疲れた現代人の心に効く言葉ーーそれは時に小説の中に隠れていることもあります。
即効性のあるマニュアル本とは違った、
じわじわと自分の心に効く言葉ご紹介していきます。
今回は、綿矢りささんの著書『しょうがの味は熱い』から。

「あともう少しがんばれば幸せになれるかもしれない。でも愛や結婚は、あともう少し、と努力するものでしょうか」

――綿矢りさ著『しょうがの味は熱い』

結婚に焦る26歳の女性・奈世と、結婚願望のうすい彼氏・弦。同棲して半年になるのに、ふたりの関係は結婚に向かうどころか冷え切っていた……。そんなごく普通のカップルを描いた小説『しょうがの味は熱い』からの、心に突き刺さる一節です。

それほどドラマチックな展開はないけれど、結婚に焦ってハイになるアラサー女子の空回りぶりがリアルで思わず苦笑いしてしまいます。

愛や幸せを得るためには、たしかにある程度は努力や忍耐が必要です。でも、自分らしさや本音を捻じ曲げるのはちょっと違う。

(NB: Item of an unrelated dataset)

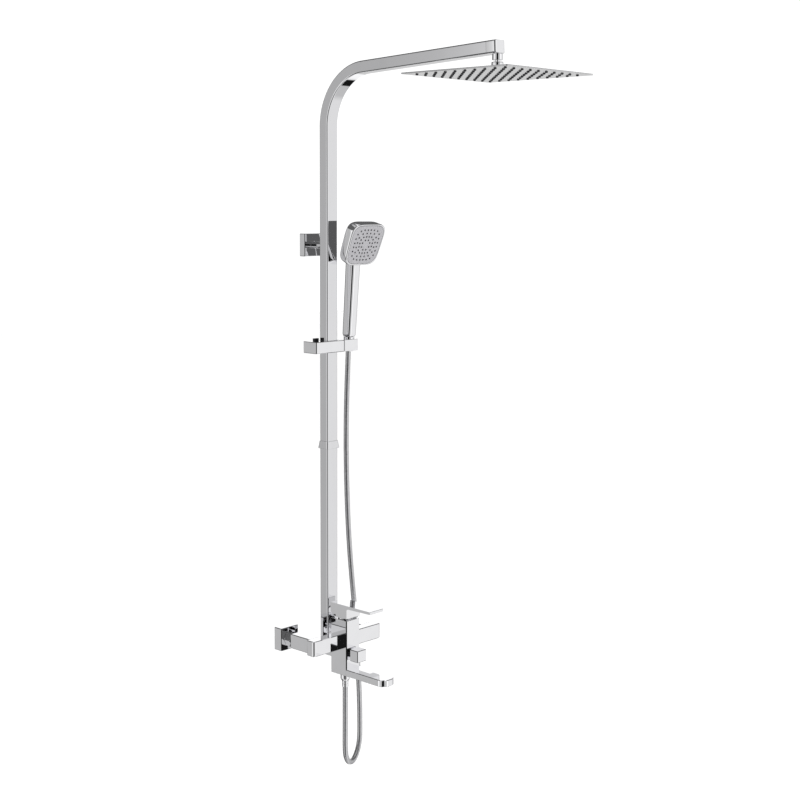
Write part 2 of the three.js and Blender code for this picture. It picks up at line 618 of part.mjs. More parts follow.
// overhead rain head: ball stem, seat, nut, cover, spray plate and nozzle mat
const ballProfile = [];
for (let i = 0; i <= 6; i += 1) {
  const angle = -Math.PI / 2 + 0.34 + (i / 6) * (Math.PI - 0.34 - 0.62);
  ballProfile.push([7.5 * Math.cos(angle), BALL_HEIGHT + 7.5 * Math.sin(angle)]);
}
const stemProfile = [[2.2, ballProfile[0][1]], ...ballProfile, [4.3, 1163], [4.6, 1165], [4.6, 1188], [2.2, 1188],
  [2.2, ballProfile[0][1]]];
const ballStem = turned(stemProfile, 14);
ballStem.translate(0, -HEAD_OUT, 0);
put('ball_stem', solid(ballStem), CHROME);
const seat = turned([[5.9, 1147.2], [9.2, 1147.2], [9.2, 1155], [7.9, 1155], [7.85, 1153], [7.3, 1150.6],
  [5.9, 1148.2], [5.9, 1147.2]], 14);
seat.translate(0, -HEAD_OUT, 0);
put('ball_seat', solid(seat), ACETAL);
const ballNut = turned([[9.5, 1146.9], [11, 1146.9], [11.2, 1148], [11.2, 1161], [10.6, 1162.2], [8.6, 1162.2],
  [7.1, 1158], [8.1, 1155.6], [9.5, 1155.3], [9.5, 1146.9]], 18);
ballNut.translate(0, -HEAD_OUT, 0);
put('ball_nut', solid(ballNut), CHROME);

const half = HEAD_SIZE / 2;
const headTop = HEAD_BOTTOM + 2.8;
const cover = cut(
  union(
    column(0, HEAD_OUT, HEAD_SIZE, HEAD_SIZE, headTop - 0.8, headTop, 4, 4, 3),
    post(0, HEAD_OUT, 18, 17, headTop - 0.4, headTop + 1.8, 28),
    post(0, HEAD_OUT, 12, 10.4, headTop + 1.6, 1146.6, 24),
  ),
  post(0, HEAD_OUT, 5, 5, 1130, 1160, 16),
);
put('head_cover', cover, CHROME);
const headNozzles = [];
for (let i = 0; i < NOZZLE_ROWS; i += 1) {
  for (let j = 0; j < NOZZLE_ROWS; j += 1) {
    headNozzles.push([(i - 4.5) * NOZZLE_PITCH, HEAD_OUT + (j - 4.5) * NOZZLE_PITCH]);
  }
}
const plateTop = HEAD_BOTTOM + 1.1;
const sprayPlate = cut(
  union(
    column(0, HEAD_OUT, HEAD_SIZE, HEAD_SIZE, HEAD_BOTTOM, plateTop, 4, 4, 3),
    cut(
      column(0, HEAD_OUT, HEAD_SIZE, HEAD_SIZE, plateTop - 0.1, headTop - 1.1, 4, 4, 3),
      column(0, HEAD_OUT, HEAD_SIZE - 4, HEAD_SIZE - 4, plateTop - 1, headTop, 3, 3, 2),
    ),
  ),
  ...headNozzles.map(([x, out]) => post(x, out, 2.9, 2.9, HEAD_BOTTOM - 2, plateTop + 1, 4)),
);
put('head_spray_plate', sprayPlate, STEEL);
const matBase = column(0, HEAD_OUT, HEAD_SIZE - 6, HEAD_SIZE - 6, plateTop + 0.15, plateTop + 0.45, 3, 3, 1);
const mat = union(
  matBase,
  ...headNozzles.map(([x, out]) => post(x, out, 1.8, 2.4, HEAD_BOTTOM - 2, plateTop + 0.3, 4)),
);
put('head_nozzle_mat', mat, SILICONE);

// shower hose, one route in three lengths: mixer to rail, under the holder, and into the cone nut
const HOSE_ROUTE = [
  [0, 110.35, -102.3], [0, 110.35, -130], [0, 110.35, -180], [0, 110.35, -235], [3.1, 108.8, -252.6],
  [12.1, 104.6, -267.5], [25.6, 98.2, -277.5], [41.4, 90.6, -281], [57.2, 83, -277.5], [70.7, 76.6, -267.5],
  [79.7, 72.3, -252.6], [82.8, 70.8, -235], [82.8, 70.8, -200], [80.6, 72.2, -165], [76.2, 75, -130],
  [69.4, 79.6, -96], [61.6, 84.6, -63], [55, 88.2, -34], [52.6, 89.4, -5], [52.1, 88.5, 22],
  [52.2, 85.2, 54], [52.2, 80.6, 90], [51.7, 76.2, 130], [50.7, 71.9, 180], [49.6, 68.6, 235],
  [48.4, 66.2, 305], [48.1, 64.5, 380], [48.9, 63.9, 455], [50.6, 64.2, 520], [52, 65.3, 570],
  [52.5, 66.1, 598.6],
];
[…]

“自分そのもの”をないがしろにしているのに、愛も幸せも手に入るわけがありません。

価値観のまったく異なるふたりの人間が、相手をなんとかして獲得しようと「あともう少し」と頑張って一方的に尽くしたりへりくだったとしても、いつか限界がやってくるのではないでしょうか?

『星の王子さま』のサン=テグジュペリは「愛するということは、おたがいに顔を見あうことではなくて、いっしょに同じ方向を見ることだ」という名言を残しています。

まず、自分というひとりの人間がどう生きるべきかを確立させてから、価値観の合うパートナーを探した方が、二人で一緒に幸せな人生を歩むことができそうです。